For anyone interested Armenia Now had an article on Ferik some time ago although they kind of didn’t touch upon the origins of the Yezidi and the fact that they speak Kurmanji Kurdish. Of course, this is not really their fault as most Armenian journalists don’t cover this issue. Then again, it is a highly complex and sensitive one.
Nevertheless, this article provides an interesting insight into minority village life, and not least because what struck me most about Ferik was how few children there were. In general most village populations have been decimated by the post-Soviet economic collapse and the lack of investment in the regions.
Children are seldom born in Ferik. In 2000 there were no births at all and in recent years only two or three children have been born.
But the sound of the school bell is heard in the center of the village and noisy children immediately enliven its muddy streets filled with winter silence. The number of pupils in the eight-grade school has shrunk over the years, however, from 160 to just 56.
Anyway, it was interesting to witness a Moslem Kurd from Iraq able to communicate with Yezidi in a language that the Armenian Government and even UNICEF says doesn’t recognize as existing in many Yezidi villages. It was also intriuing to note that those Yezidi in Ferik who did identify themselves first as Yezidi also admitted that they were ethnic Kurds who fled the massacres alongside Armenians during the 1915 Genocide.
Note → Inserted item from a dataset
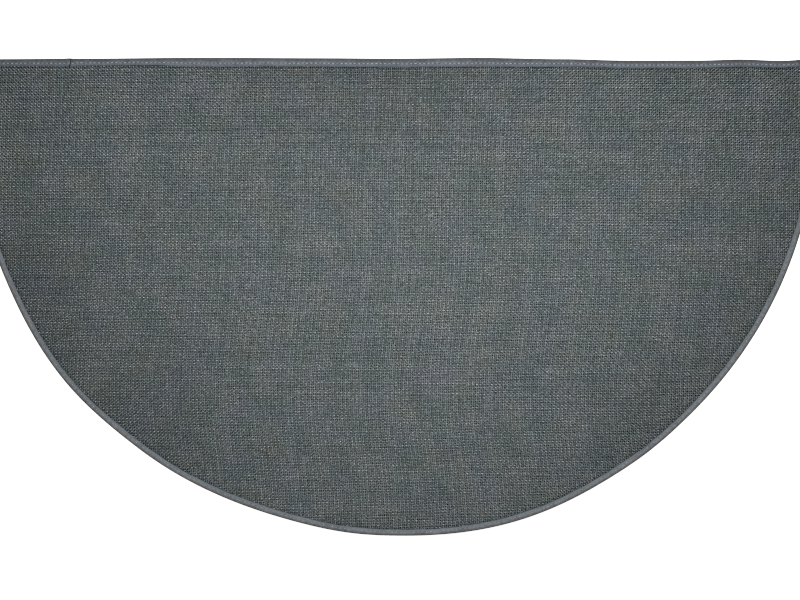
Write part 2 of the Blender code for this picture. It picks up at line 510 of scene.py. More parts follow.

It was also funny to have almost every Yezidi adult male immediately refer to “Apo” [Abdullah Ocalan — imprisoned leader of the outlawed Kurdistan Workers Party (PKK)]. Even when Yezidi respond to questions about their origins with their religious identity, it seems that Kurdish nationalism is again quite strong in Armenia.
Ferik, Armavir Region, Republic of Armenia © Onnik Krikorian / Oneworld Multimedia 2006












Are the old man and the girl in the last photos singing?
Comment by Nessuna — September 11, 2006 @ 10:13 am
Right, they’re singing and Nahro is recording them.